» **GIVEN PROBLEM**
Your task is to return, exactly, the run of lines starting at the line holding "make_garage(upper)" and ending at the line holding "bpy.data.objects.remove(obj)", both ends included and no other lines.

=-=-=

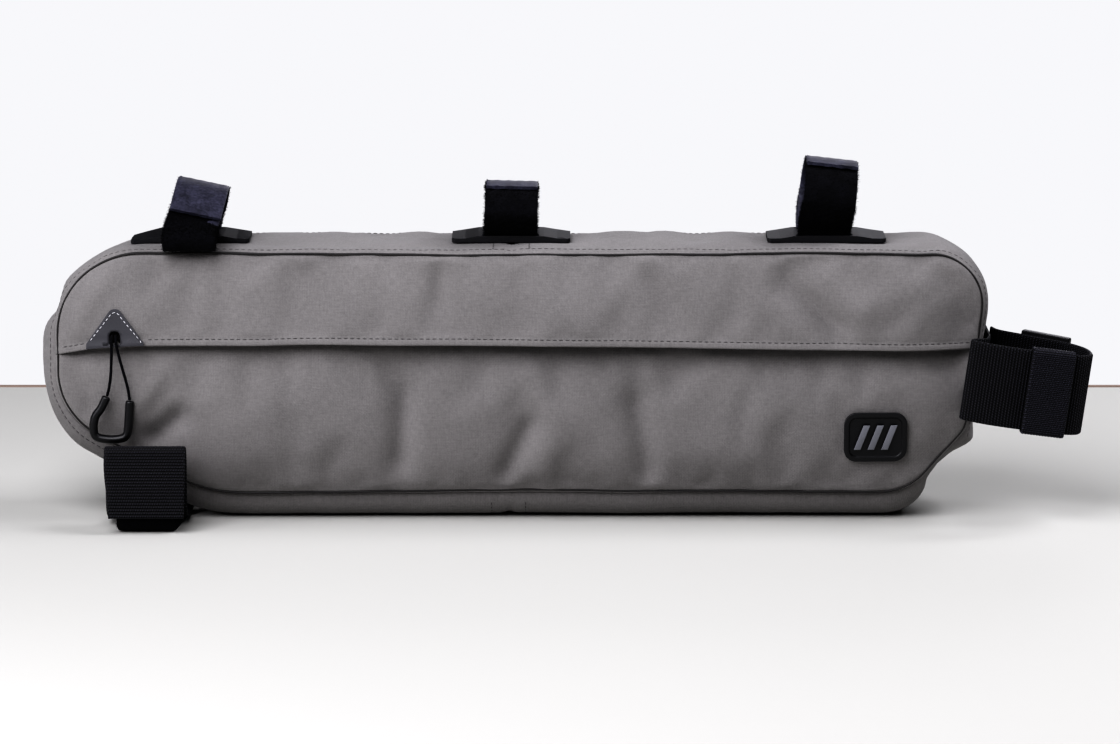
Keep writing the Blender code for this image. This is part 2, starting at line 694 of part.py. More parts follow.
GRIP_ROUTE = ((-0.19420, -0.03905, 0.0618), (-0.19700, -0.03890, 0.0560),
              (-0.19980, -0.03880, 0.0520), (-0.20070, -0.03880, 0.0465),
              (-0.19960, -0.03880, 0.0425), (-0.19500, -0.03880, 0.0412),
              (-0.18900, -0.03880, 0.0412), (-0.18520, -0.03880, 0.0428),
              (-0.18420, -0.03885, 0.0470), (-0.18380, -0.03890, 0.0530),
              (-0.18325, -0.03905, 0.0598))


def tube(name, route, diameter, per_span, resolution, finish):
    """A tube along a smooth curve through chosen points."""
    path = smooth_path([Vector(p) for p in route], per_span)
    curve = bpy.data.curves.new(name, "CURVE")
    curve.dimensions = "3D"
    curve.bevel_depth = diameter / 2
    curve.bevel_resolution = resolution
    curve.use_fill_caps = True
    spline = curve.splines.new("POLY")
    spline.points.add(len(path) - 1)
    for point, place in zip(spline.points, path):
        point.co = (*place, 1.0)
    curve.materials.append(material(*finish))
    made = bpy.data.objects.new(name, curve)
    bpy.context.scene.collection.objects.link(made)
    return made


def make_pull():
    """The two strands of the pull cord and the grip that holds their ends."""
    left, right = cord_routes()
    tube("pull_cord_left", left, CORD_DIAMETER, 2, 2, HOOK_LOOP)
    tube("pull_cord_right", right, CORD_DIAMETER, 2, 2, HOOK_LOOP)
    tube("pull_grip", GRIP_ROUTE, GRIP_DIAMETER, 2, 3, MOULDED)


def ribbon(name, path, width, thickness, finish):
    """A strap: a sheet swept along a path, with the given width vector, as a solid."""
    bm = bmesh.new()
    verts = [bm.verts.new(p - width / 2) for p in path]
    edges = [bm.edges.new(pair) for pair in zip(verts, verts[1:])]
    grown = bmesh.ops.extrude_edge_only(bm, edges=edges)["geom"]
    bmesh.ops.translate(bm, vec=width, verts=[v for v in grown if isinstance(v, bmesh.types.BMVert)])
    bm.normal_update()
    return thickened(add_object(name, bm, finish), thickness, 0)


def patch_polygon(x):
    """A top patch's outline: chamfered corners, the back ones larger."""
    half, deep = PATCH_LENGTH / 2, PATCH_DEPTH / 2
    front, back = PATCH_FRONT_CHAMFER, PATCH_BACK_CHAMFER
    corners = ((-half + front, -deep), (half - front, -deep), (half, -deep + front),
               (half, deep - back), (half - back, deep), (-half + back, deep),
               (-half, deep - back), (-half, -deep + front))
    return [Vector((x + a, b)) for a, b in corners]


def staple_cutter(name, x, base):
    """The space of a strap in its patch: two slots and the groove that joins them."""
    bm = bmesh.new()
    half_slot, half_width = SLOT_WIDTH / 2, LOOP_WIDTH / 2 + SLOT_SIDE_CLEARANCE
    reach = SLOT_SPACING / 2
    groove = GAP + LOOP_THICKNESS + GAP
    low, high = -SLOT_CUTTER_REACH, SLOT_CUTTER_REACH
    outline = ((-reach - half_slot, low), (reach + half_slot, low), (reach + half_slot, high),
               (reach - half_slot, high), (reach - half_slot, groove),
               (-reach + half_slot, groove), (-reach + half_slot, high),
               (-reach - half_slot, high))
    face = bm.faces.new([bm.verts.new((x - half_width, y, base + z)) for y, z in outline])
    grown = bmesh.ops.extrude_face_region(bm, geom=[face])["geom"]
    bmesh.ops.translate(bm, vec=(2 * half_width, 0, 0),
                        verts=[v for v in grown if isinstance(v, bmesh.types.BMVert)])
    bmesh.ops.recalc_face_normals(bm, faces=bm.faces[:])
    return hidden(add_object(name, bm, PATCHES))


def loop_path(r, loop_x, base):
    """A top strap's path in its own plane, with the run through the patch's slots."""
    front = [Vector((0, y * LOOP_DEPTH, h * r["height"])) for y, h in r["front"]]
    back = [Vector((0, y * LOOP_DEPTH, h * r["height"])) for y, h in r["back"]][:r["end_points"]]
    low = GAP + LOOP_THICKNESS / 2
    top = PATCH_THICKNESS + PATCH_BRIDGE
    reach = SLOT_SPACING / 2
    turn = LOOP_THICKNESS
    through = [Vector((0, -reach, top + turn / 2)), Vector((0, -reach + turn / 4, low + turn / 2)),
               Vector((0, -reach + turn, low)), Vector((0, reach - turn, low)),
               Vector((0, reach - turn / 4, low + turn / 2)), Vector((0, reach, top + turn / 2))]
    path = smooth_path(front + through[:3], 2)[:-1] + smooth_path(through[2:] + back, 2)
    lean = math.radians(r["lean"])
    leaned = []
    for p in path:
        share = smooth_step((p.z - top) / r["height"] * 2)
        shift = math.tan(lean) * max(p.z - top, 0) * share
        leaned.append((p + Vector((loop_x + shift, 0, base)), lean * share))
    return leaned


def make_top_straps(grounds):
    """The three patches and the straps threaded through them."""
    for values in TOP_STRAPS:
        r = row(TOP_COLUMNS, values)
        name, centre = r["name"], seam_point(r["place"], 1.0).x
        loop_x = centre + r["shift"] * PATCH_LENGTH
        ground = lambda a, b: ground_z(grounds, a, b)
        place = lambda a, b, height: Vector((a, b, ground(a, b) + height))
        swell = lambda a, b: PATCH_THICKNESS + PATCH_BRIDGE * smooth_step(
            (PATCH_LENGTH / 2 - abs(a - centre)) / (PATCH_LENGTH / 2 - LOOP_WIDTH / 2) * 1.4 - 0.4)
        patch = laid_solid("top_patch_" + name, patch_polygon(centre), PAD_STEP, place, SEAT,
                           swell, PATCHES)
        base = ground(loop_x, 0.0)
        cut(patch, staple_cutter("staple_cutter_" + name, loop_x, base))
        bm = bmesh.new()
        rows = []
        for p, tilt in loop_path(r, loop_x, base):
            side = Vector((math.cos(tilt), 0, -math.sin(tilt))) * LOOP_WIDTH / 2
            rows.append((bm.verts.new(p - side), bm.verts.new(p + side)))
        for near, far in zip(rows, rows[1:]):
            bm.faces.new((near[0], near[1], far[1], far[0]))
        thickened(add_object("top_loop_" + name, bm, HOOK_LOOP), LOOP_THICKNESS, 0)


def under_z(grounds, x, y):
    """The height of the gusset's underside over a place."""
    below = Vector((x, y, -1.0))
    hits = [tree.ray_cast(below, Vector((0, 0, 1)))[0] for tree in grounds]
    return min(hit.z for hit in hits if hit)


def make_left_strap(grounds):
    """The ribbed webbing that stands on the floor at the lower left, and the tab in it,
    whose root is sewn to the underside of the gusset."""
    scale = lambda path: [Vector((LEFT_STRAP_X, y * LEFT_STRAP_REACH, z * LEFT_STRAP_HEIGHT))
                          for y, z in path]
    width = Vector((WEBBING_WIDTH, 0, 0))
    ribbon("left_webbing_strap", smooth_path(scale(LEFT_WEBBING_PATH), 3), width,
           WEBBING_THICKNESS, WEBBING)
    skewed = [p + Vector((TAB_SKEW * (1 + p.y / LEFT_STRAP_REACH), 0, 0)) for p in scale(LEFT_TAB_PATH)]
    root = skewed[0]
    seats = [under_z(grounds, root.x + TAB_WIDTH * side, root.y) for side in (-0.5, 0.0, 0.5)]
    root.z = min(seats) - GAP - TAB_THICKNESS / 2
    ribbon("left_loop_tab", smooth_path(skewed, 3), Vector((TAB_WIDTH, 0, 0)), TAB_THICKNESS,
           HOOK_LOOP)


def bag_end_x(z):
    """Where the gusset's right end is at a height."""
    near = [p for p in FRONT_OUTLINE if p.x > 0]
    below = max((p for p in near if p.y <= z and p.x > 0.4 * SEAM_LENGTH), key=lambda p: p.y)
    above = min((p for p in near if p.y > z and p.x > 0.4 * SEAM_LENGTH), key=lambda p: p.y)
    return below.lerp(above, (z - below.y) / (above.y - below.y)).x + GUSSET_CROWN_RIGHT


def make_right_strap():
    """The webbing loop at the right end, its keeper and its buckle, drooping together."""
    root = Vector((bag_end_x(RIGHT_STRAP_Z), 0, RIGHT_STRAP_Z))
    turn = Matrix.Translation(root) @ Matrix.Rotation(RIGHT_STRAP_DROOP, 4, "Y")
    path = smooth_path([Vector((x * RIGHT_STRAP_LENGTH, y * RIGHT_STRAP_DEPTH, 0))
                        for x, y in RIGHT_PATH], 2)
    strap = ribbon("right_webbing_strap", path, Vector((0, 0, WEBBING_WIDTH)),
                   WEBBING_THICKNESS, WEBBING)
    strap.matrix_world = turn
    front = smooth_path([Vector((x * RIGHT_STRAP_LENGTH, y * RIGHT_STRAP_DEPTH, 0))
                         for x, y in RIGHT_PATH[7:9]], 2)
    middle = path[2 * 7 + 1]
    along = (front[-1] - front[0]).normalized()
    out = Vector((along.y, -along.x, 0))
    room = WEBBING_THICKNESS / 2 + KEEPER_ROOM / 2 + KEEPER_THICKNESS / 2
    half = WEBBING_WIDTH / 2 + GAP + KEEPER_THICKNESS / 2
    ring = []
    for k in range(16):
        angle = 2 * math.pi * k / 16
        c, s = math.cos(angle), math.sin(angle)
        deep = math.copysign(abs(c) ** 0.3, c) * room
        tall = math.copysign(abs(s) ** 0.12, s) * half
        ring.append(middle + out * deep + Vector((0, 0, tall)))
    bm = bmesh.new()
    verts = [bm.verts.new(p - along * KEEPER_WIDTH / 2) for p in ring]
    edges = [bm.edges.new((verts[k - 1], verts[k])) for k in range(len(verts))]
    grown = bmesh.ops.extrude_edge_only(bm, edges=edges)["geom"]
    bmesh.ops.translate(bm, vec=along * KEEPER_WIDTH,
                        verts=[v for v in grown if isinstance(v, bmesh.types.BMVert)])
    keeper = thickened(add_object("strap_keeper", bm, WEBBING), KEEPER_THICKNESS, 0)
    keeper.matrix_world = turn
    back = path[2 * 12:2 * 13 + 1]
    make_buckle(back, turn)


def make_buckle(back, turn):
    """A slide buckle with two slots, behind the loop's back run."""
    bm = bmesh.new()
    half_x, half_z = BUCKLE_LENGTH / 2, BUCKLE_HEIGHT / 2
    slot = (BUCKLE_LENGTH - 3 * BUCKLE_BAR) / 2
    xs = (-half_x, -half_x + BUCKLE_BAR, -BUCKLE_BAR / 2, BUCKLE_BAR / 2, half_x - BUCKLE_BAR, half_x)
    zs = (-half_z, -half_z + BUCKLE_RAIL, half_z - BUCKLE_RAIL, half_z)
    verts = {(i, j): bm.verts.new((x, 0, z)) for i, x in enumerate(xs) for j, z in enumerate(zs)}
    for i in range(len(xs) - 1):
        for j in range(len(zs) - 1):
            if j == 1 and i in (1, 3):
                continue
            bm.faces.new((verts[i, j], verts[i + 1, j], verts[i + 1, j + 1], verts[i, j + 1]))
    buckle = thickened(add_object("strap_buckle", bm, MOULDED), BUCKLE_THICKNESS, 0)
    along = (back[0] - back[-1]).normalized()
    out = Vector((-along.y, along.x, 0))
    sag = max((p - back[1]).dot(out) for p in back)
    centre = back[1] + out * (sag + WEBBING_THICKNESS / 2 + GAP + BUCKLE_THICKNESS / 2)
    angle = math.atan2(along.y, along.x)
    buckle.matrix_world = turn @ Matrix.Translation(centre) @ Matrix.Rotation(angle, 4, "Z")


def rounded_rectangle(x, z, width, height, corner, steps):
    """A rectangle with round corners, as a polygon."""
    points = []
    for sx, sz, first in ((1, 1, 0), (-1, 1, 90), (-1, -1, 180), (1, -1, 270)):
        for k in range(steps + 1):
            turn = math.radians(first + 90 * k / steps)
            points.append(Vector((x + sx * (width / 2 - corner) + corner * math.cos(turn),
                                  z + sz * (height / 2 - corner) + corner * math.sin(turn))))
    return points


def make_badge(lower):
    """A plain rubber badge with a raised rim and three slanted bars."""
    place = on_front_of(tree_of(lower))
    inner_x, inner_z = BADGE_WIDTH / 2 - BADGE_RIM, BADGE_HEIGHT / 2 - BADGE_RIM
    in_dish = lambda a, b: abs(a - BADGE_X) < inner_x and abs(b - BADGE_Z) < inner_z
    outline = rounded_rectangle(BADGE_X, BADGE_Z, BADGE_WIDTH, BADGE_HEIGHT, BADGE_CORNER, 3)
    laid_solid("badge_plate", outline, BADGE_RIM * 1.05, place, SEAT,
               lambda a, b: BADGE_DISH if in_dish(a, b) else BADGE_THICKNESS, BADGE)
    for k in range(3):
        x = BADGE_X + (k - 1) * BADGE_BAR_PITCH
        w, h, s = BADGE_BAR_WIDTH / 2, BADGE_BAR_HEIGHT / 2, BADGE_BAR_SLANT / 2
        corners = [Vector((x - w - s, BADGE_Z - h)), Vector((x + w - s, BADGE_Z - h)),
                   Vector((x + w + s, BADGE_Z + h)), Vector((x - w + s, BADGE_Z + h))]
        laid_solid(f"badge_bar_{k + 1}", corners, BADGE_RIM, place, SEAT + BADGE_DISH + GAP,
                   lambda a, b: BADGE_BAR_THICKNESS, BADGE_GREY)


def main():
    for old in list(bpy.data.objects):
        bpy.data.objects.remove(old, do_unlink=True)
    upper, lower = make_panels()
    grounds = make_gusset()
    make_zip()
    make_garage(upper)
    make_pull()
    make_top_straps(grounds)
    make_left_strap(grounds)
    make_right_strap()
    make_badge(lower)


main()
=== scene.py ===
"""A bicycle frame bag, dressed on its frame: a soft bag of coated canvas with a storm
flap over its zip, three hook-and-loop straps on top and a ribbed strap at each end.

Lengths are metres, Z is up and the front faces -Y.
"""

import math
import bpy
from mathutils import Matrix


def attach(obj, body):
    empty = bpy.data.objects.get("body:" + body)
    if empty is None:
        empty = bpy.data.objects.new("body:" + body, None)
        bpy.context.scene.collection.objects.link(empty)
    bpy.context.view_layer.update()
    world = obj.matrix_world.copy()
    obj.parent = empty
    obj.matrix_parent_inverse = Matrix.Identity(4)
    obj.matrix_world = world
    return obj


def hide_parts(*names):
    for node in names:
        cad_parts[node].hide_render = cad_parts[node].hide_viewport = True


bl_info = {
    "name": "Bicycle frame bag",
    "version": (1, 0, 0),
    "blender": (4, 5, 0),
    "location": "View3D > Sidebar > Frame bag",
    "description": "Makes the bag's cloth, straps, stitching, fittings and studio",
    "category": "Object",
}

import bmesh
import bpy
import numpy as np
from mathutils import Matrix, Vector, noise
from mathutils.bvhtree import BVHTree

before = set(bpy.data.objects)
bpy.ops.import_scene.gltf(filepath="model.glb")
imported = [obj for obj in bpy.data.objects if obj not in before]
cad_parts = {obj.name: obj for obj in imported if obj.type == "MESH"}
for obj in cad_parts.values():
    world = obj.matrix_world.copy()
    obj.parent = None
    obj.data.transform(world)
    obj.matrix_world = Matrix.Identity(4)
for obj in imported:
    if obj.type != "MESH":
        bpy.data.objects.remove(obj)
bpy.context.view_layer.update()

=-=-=

» **TASK SOLUTION**
    make_garage(upper)
    make_pull()
    make_top_straps(grounds)
    make_left_strap(grounds)
    make_right_strap()
    make_badge(lower)


main()
=== scene.py ===
"""A bicycle frame bag, dressed on its frame: a soft bag of coated canvas with a storm
flap over its zip, three hook-and-loop straps on top and a ribbed strap at each end.

Lengths are metres, Z is up and the front faces -Y.
"""

import math
import bpy
from mathutils import Matrix


def attach(obj, body):
    empty = bpy.data.objects.get("body:" + body)
    if empty is None:
        empty = bpy.data.objects.new("body:" + body, None)
        bpy.context.scene.collection.objects.link(empty)
    bpy.context.view_layer.update()
    world = obj.matrix_world.copy()
    obj.parent = empty
    obj.matrix_parent_inverse = Matrix.Identity(4)
    obj.matrix_world = world
    return obj


def hide_parts(*names):
    for node in names:
        cad_parts[node].hide_render = cad_parts[node].hide_viewport = True


bl_info = {
    "name": "Bicycle frame bag",
    "version": (1, 0, 0),
    "blender": (4, 5, 0),
    "location": "View3D > Sidebar > Frame bag",
    "description": "Makes the bag's cloth, straps, stitching, fittings and studio",
    "category": "Object",
}

import bmesh
import bpy
import numpy as np
from mathutils import Matrix, Vector, noise
from mathutils.bvhtree import BVHTree

before = set(bpy.data.objects)
bpy.ops.import_scene.gltf(filepath="model.glb")
imported = [obj for obj in bpy.data.objects if obj not in before]
cad_parts = {obj.name: obj for obj in imported if obj.type == "MESH"}
for obj in cad_parts.values():
    world = obj.matrix_world.copy()
    obj.parent = None
    obj.data.transform(world)
    obj.matrix_world = Matrix.Identity(4)
for obj in imported:
    if obj.type != "MESH":
        bpy.data.objects.remove(obj)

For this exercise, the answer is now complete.